Photographer Robert Adams, author of Why People Photograph, comments: “Art is by nature self-explanatory.” He goes on to put forth the reasons that artists are reticent, why they are disinclined to speak of their work. “Part of the reason that these attempts at explanation fail, I think, is that photographers, like all artists, choose their medium because it allows them the most fully truthful expression of their vision… as Robert Frost told a person who asked him what one of his poems meant, ‘You want me to say it worse?”

A lot of the artists I know are shy and prefer to keep their thoughts to themselves but many delight in talking about their work. (Count me in that group.) When amongst themselves, even those less comfortable with an audience will often be happy to speak of the project in hand as a way to get some response that might be of value. But what I find most interesting about this photographer, and a fine one he is, is that he doesn’t seem to be short on words. Google him. He’s written a number of books and you’ll find quotations, comments in his own words, all over the place. He writes well too.
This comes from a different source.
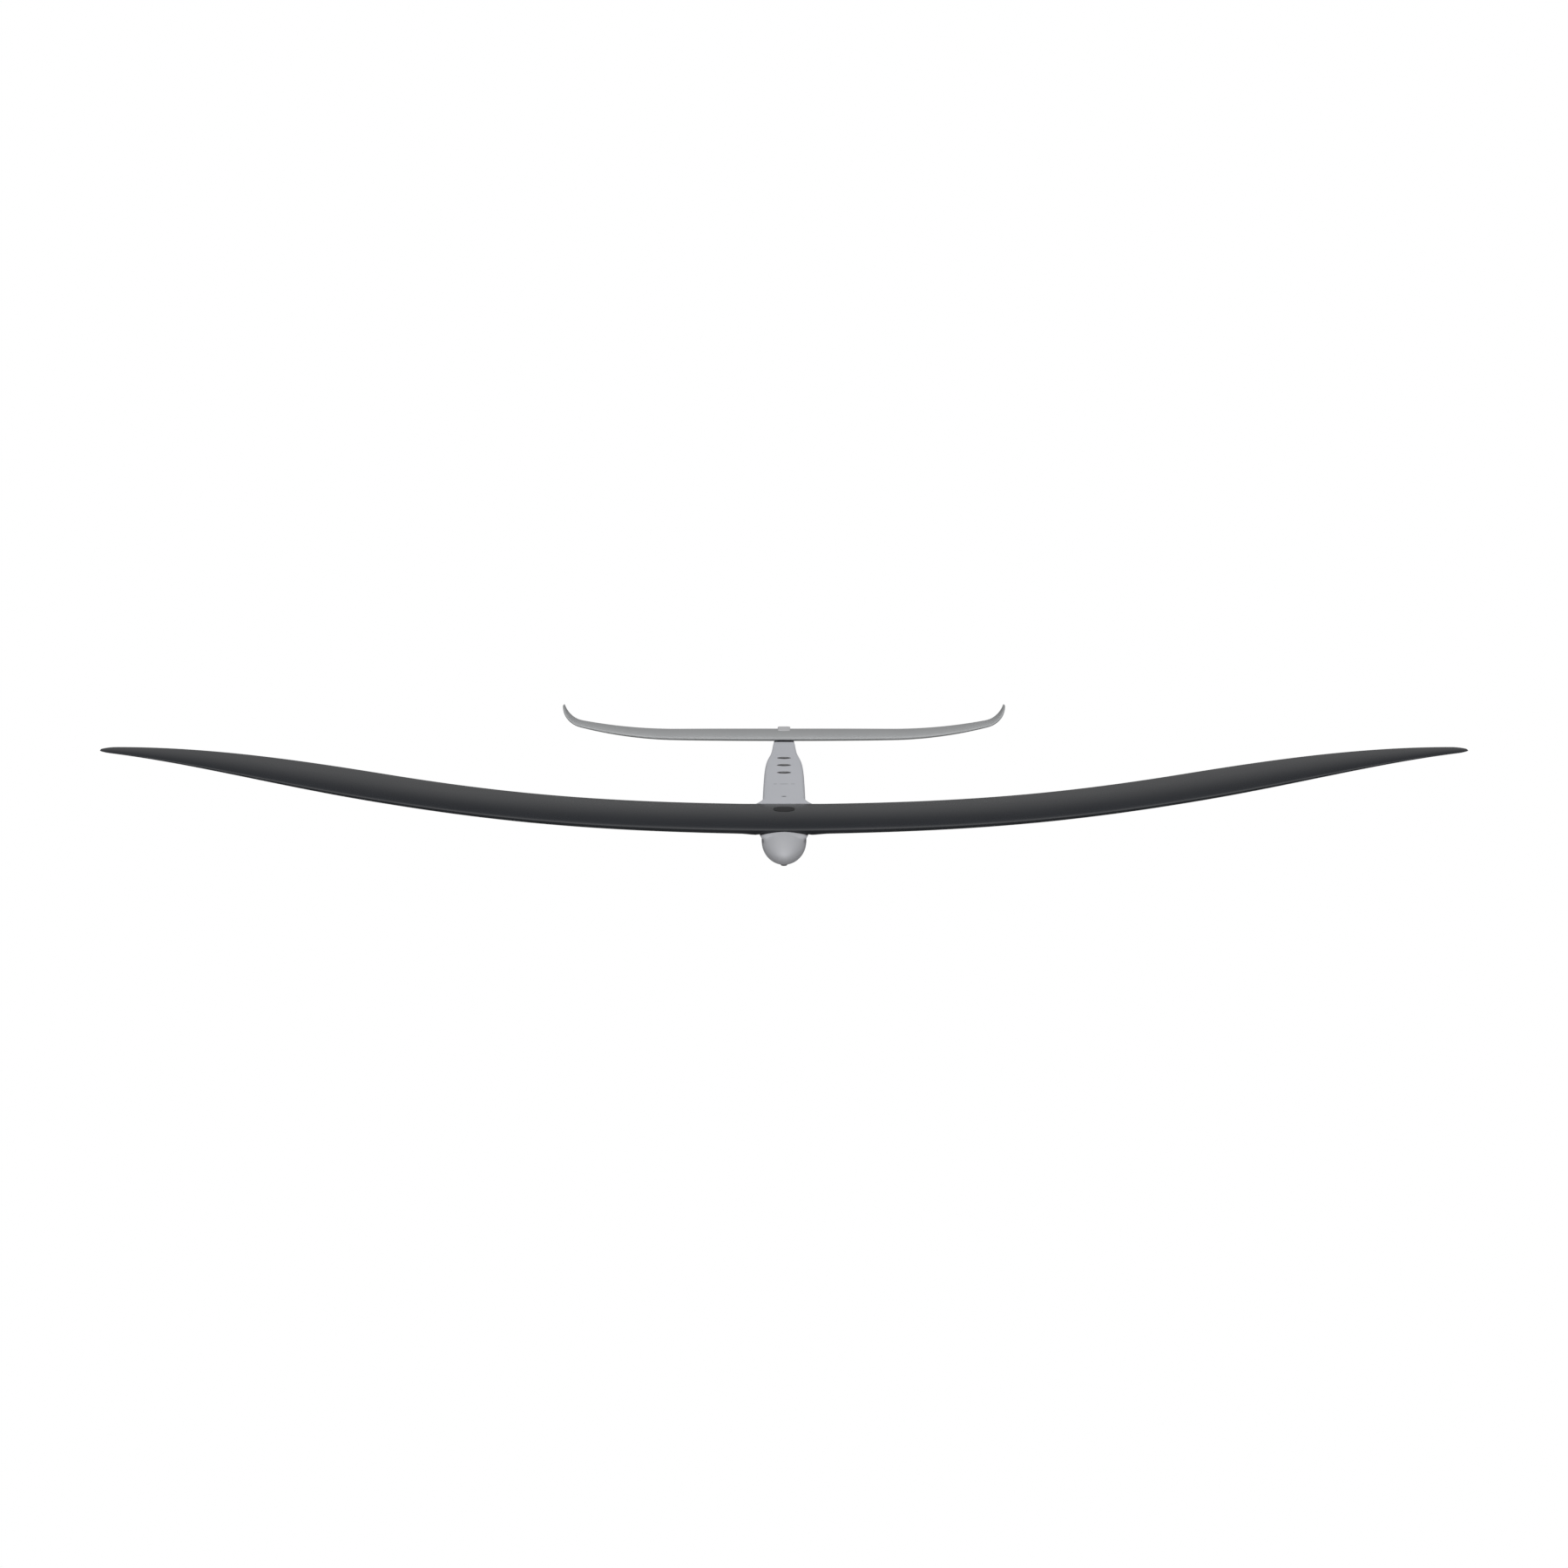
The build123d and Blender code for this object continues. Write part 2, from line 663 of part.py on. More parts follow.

What he’s talking about is explaining the work. I have to admit to having some trouble with that. I can speak of the vision and I can describe the process without difficulty. But if my interviewer wants some kind of rationality behind the making of the little hearts, or anything else I make in Photoshop or paint in my studio I admit that there is none. I have to believe that there is some need for art in this world. There certainly is the need to create. It just never stops, does it?